Colocar uma prática de sucesso à apreciação de um colegiado tão qualificado e de larga experiência e sensibilidade profissional pode também ser uma maneira de destacar e difundir uma experiência inovadora que, com a devida repercussão na mídia especializada, pode então se disseminar e atingir um número muito maior de pessoas e, quem sabe, tornar-se um exemplo a ser seguido, adotado e até recomendado oficialmente.
O tema prisional é delicado e não se esgota, por óbvio, nessa discussão proposta pelo Innovare e nem nas que virão num futuro próximo. Há muitas pessoas bem intencionadas, bem preparadas e de grande experiência profissional e técnica envolvidas nessa discussão e na busca de uma solução viável e objetiva.
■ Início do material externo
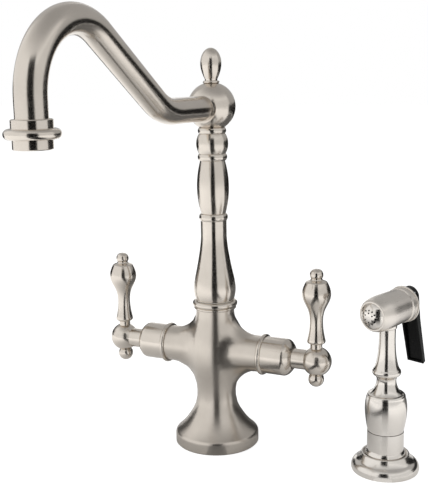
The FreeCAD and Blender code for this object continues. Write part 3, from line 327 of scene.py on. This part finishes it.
# %% [markdown]
# ## The swan-neck tube
# The real tube is one length of round brass pipe, bent level, then up, over a tall crown and straight
# down. A shape that is the same circle all along a path is best swept: the script writes the path from
# its few real sizes, and Geometry Nodes carry a circle along it. The radius and the number of sides
# stay as named inputs, so the pipe can be made thicker or smoother in one place.

# %% Path of the tube
tube_radius, tube_sides = mm(9.94), 96
rise_steps, crown_steps = 32, 96

def tube_path():
    level, first_run, rise_radius, crown_radius, drop = (
        mm(v) for v in (283.8, 64.6, 51.2, 46.55, 16.0))
    inner_end, past_the_hub = mm(9.0), mm(36.0)
    angle = math.radians(33.4)
    slope = (spout_reach - first_run - rise_radius * math.sin(angle)
             - crown_radius * (1 + math.sin(angle))) / math.cos(angle)
    points = [(inner_end, level), (past_the_hub, level)]
    for step in range(rise_steps + 1):
        turn = angle * step / rise_steps
        points.append((first_run + rise_radius * math.sin(turn),
                       level + rise_radius * (1 - math.cos(turn))))
    crown_start = (points[-1][0] + slope * math.cos(angle),
                   points[-1][1] + slope * math.sin(angle))
    points.append(tuple((a + b) / 2 for a, b in zip(points[-1], crown_start)))
    middle = (crown_start[0] + crown_radius * math.sin(angle),
              crown_start[1] - crown_radius * math.cos(angle))
    for step in range(crown_steps + 1):
        turn = -angle + (angle + math.pi / 2) * step / crown_steps
        points.append((middle[0] + crown_radius * math.sin(turn),
                       middle[1] + crown_radius * math.cos(turn)))
    points.append((points[-1][0], points[-1][1] - drop))
    return [(0.0, -reach, height) for reach, height in points]

path_points = tube_path()
print("the tube's path has", len(path_points), "points and ends at", path_points[-1])

# %% Sweep the tube with Geometry Nodes
def tree_input(tree, name, kind, value):
    socket = tree.interface.new_socket(name, in_out="INPUT", socket_type=kind)
    if value is not None:
        socket.default_value = value
    return socket.identifier

def pipe_tree():
    tree = bpy.data.node_groups.new("bent_pipe", "GeometryNodeTree")
    tree_input(tree, "Geometry", "NodeSocketGeometry", None)
    names = {"radius": tree_input(tree, "Pipe radius", "NodeSocketFloat", tube_radius),
             "sides": tree_input(tree, "Sides", "NodeSocketInt", tube_sides),
             "finish": tree_input(tree, "Finish", "NodeSocketMaterial", None)}
    tree.interface.new_socket("Geometry", in_out="OUTPUT", socket_type="NodeSocketGeometry")
    given = add_node(tree, "NodeGroupInput")
    path = add_node(tree, "GeometryNodeMeshToCurve", links={"Mesh": given.outputs["Geometry"]})
    ring = add_node(tree, "GeometryNodeCurvePrimitiveCircle",
                     links={"Resolution": given.outputs["Sides"], "Radius": given.outputs["Pipe radius"]})
    pipe = add_node(tree, "GeometryNodeCurveToMesh", values={"Fill Caps": True},
                     links={"Curve": path.outputs[0], "Profile Curve": ring.outputs["Curve"]})
    smooth = add_node(tree, "GeometryNodeSetShadeSmooth", links={0: pipe.outputs[0]})
    real = add_node(tree, "GeometryNodeRealizeInstances", links={0: smooth.outputs[0]})
    done = add_node(tree, "GeometryNodeSetMaterial",
                     links={"Geometry": real.outputs[0], "Material": given.outputs["Finish"]})
    add_node(tree, "NodeGroupOutput", links={0: done.outputs[0]})
    return tree, names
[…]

Já há a alguns anos no Brasil, experiências de Parcerias Público Privadas (PPP) que, com relativo sucesso, “privatizam” uma parte do sistema penitenciário, numa solução alternativa e mitigada do modelo adotado em outras partes do mundo. Não tenho certeza se esse é o caminho e sequer acho que a fórmula funcione há tempo suficiente para nos permitir dizer que é a solução exitosa, mas certamente merece um crédito e, numa avaliação isenta é, de longe, mais bem sucedida e razoável do que a realidade que hoje se apresenta no sistema penitenciário brasileiro em geral.
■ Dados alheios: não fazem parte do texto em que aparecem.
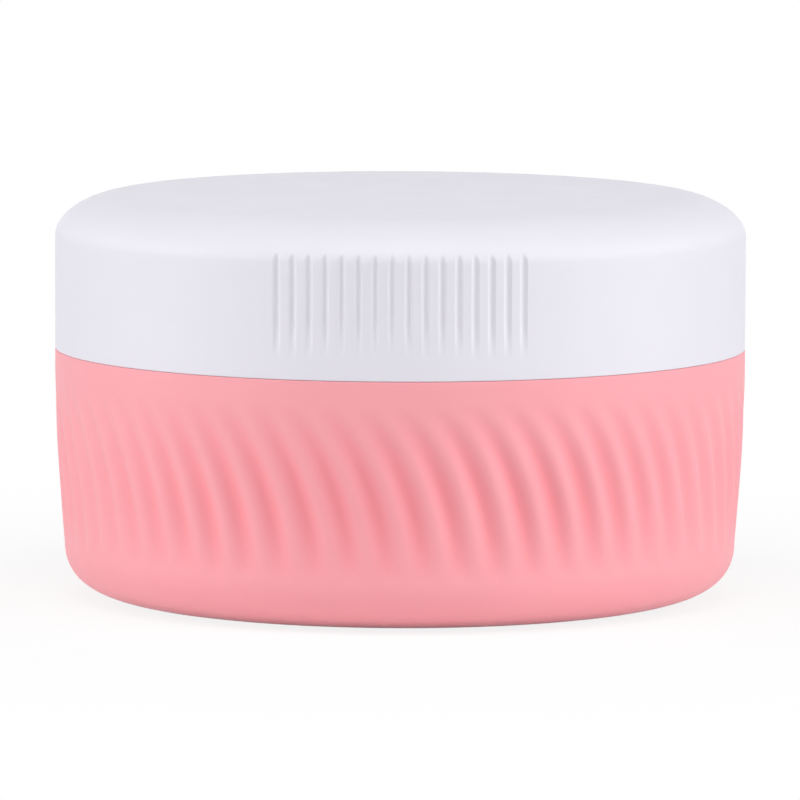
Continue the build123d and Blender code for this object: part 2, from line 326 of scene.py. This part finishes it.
class NodeWork:
    """A node tree with short ways to add nodes and feed their sockets."""

    def __init__(self, tree):
        self.tree = tree

    def add(self, kind):
        """New node of the given kind."""
        return self.tree.nodes.new(kind)

    def feed(self, socket, value):
        """Links an output to a socket, or sets the socket to a plain value."""
        if isinstance(value, bpy.types.NodeSocket):
            self.tree.links.new(value, socket)
        else:
            socket.default_value = value

    def worked_out(self, kind, operation, values):
        """Outputs of a Math or Vector Math node of the given operation."""
        node = self.add(kind)
        node.operation = operation
        for socket, value in zip(node.inputs, values):
            self.feed(socket, value)
        return node.outputs

    def calc(self, operation, *values):
        """Result of the given operation on numbers."""
        return self.worked_out("ShaderNodeMath", operation, values)[0]

    def vector_calc(self, operation, *values):
        """Vector result of the given operation on vectors."""
        return self.worked_out("ShaderNodeVectorMath", operation, values)["Vector"]

    def vector_measure(self, operation, *values):
        """Number that the given operation on vectors gives."""
        return self.worked_out("ShaderNodeVectorMath", operation, values)["Value"]

    def spread(self, value, first, last, low=0, high=1):
        """The value's way from first to last as a way from low to high, held between them."""
        node = self.add("ShaderNodeMapRange")
        node.inputs["From Min"].default_value = first
        node.inputs["From Max"].default_value = last
        node.inputs["To Min"].default_value = low
        node.inputs["To Max"].default_value = high
        self.feed(node.inputs["Value"], value)
        return node.outputs["Result"]

    def end_in_mix(self, output_kind, fac, first, second):
        """Ends the tree in a mix of two shaders."""
        mix = self.add("ShaderNodeMixShader")
        for socket, value in zip(mix.inputs, (fac, first, second)):
            self.feed(socket, value)
        self.feed(self.add(output_kind).inputs["Surface"], mix.outputs[0])


# Geometry Nodes


class ShapeTree(NodeWork):
    """A Geometry Nodes tree that moves a piece's points by a rule, with named inputs for its sizes."""

    def __init__(self, name, inputs):
        super().__init__(bpy.data.node_groups.new(name, "GeometryNodeTree"))
        sockets = self.tree.interface
        sockets.new_socket("Geometry", in_out="OUTPUT", socket_type="NodeSocketGeometry")
        sockets.new_socket("Geometry", in_out="INPUT", socket_type="NodeSocketGeometry")
        self.identifiers = {}
        for label in inputs:
            socket = sockets.new_socket(label, in_out="INPUT", socket_type="NodeSocketFloat")
            self.identifiers[label] = socket.identifier
        self.entry = self.add("NodeGroupInput")
        self.exit = self.add("NodeGroupOutput")

    def size(self, label):
        """Output of a named input."""
        return self.entry.outputs[label]

    def place(self):
        """Each point's distance from the axis, angle about it, and height."""
        position = self.add("GeometryNodeInputPosition")
        split = self.add("ShaderNodeSeparateXYZ")
        self.feed(split.inputs[0], position.outputs[0])
        x, y, z = split.outputs
        squares = self.calc("ADD", self.calc("MULTIPLY", x, x), self.calc("MULTIPLY", y, y))
        return self.calc("SQRT", squares), self.calc("ARCTAN2", y, x), z

    def share_between(self, value, first, last):
        """How far the value lies from first to last, held between 0 and 1."""
        span = self.calc("SUBTRACT", last, first)
        share = self.calc("DIVIDE", self.calc("SUBTRACT", value, first), span)
        return self.calc("MINIMUM", self.calc("MAXIMUM", share, 0), 1)

    def cut_skin(self, radius, angle, z, depth):
        """Draws the points beyond the skin radius in by the depth, then ends the tree.

        The depth is kept on the points as the attribute "drawn_in", in metres, for the material.
        """
        outside = self.calc("GREATER_THAN", radius, self.size("Skin radius"))
        drawn_in = self.calc("MULTIPLY", depth, outside)
        new_radius = self.calc("SUBTRACT", radius, drawn_in)
        join = self.add("ShaderNodeCombineXYZ")
        self.feed(join.inputs[0], self.calc("MULTIPLY", new_radius, self.calc("COSINE", angle)))
        self.feed(join.inputs[1], self.calc("MULTIPLY", new_radius, self.calc("SINE", angle)))
        self.feed(join.inputs[2], z)
        keep = self.add("GeometryNodeStoreNamedAttribute")
        self.feed(keep.inputs["Geometry"], self.entry.outputs["Geometry"])
        self.feed(keep.inputs["Name"], "drawn_in")
        self.feed(keep.inputs["Value"], drawn_in)
        shift = self.add("GeometryNodeSetPosition")
        self.feed(shift.inputs["Geometry"], keep.outputs["Geometry"])
        self.feed(shift.inputs["Position"], join.outputs[0])
        realize = self.add("GeometryNodeRealizeInstances")
        self.feed(realize.inputs[0], shift.outputs[0])
        self.finish = self.add("GeometryNodeSetMaterial")
        self.feed(self.finish.inputs["Geometry"], realize.outputs[0])
        self.feed(self.exit.inputs[0], self.finish.outputs[0])

    def shaped(self, piece, sizes, material):
        """Runs the tree on a piece and gives the result as a plain mesh object of the same name."""
        self.feed(self.finish.inputs["Material"], material)
        modifier = piece.modifiers.new("shape", "NODES")
        modifier.node_group = self.tree
        for label, value in sizes.items():
            modifier[self.identifiers[label]] = value
        graph = bpy.context.evaluated_depsgraph_get()
        mesh = bpy.data.meshes.new_from_object(piece.evaluated_get(graph))
        piece.modifiers.clear()
        piece.data = mesh
        mesh.name = piece.name
        return piece


def rib_tree():
    """Slanted ribs: a wave round the wall that fades at the band's foot and top.

    The wall is twisted as it climbs, so that its rows of points run along the ribs.
    """
    tree = ShapeTree(
        "slanted_ribs",
        [
            "Rib count",
            "Rib depth",
            "Band foot",
            "Band top",
            "Deepest share",
            "Foot slope share",
            "Top slope share",
            "Bend share",
            "First valley",
            "Wall radius",
            "Skin radius",
        ],
    )
    radius, angle, z = tree.place()
    share = tree.share_between(z, tree.size("Band foot"), tree.size("Band top"))
    band_height = tree.calc("SUBTRACT", tree.size("Band top"), tree.size("Band foot"))
    climb = tree.calc("MULTIPLY", share, band_height)
    growth = tree.calc("SUBTRACT", tree.size("Top slope share"), tree.size("Foot slope share"))
    bend_power = tree.calc("SUBTRACT", tree.calc("DIVIDE", 1, tree.size("Bend share")), 1)
    bend = tree.calc("MULTIPLY", tree.size("Bend share"), tree.calc("POWER", share, bend_power))
    slope = tree.calc("MULTIPLY_ADD", growth, bend, tree.size("Foot slope share"))
    lean = tree.calc("DIVIDE", tree.calc("MULTIPLY", climb, slope), tree.size("Wall radius"))
    from_valley = tree.calc("SUBTRACT", angle, tree.size("First valley"))
    wave_angle = tree.calc("MULTIPLY", from_valley, tree.size("Rib count"))
    wave = tree.calc("MULTIPLY_ADD", tree.calc("COSINE", wave_angle), 0.5, 0.5)
    fade_power = tree.calc("LOGARITHM", 0.5, tree.size("Deepest share"))
    fade = tree.calc("SINE", tree.calc("MULTIPLY", tree.calc("POWER", share, fade_power), math.pi))
    depth = tree.calc("MULTIPLY", tree.calc("MULTIPLY", fade, tree.size("Rib depth")), wave)
    tree.cut_skin(radius, tree.calc("SUBTRACT", angle, lean), z, depth)
    return tree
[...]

Por certo não há soluções prontas, e nem mágicas podem ser feitas. Esse é um tema que já está maduro, de longe, para uma discussão seria e aprofundada de todos os setores da sociedade e de todos os três poderes, o que exige que a sociedade responsável se debruce sobre ele para buscar uma solução sem demoras.
O que o Innovare pretende, ao incluir o sistema prisional nacional na pauta de discussão da sua Premiação Especial é colocar o tema no centro de atenções que ele merece, buscando, acima de tudo, trazer luz sobre as iniciativas positivas que já existem por todo o Brasil e com isso estimular sua difusão.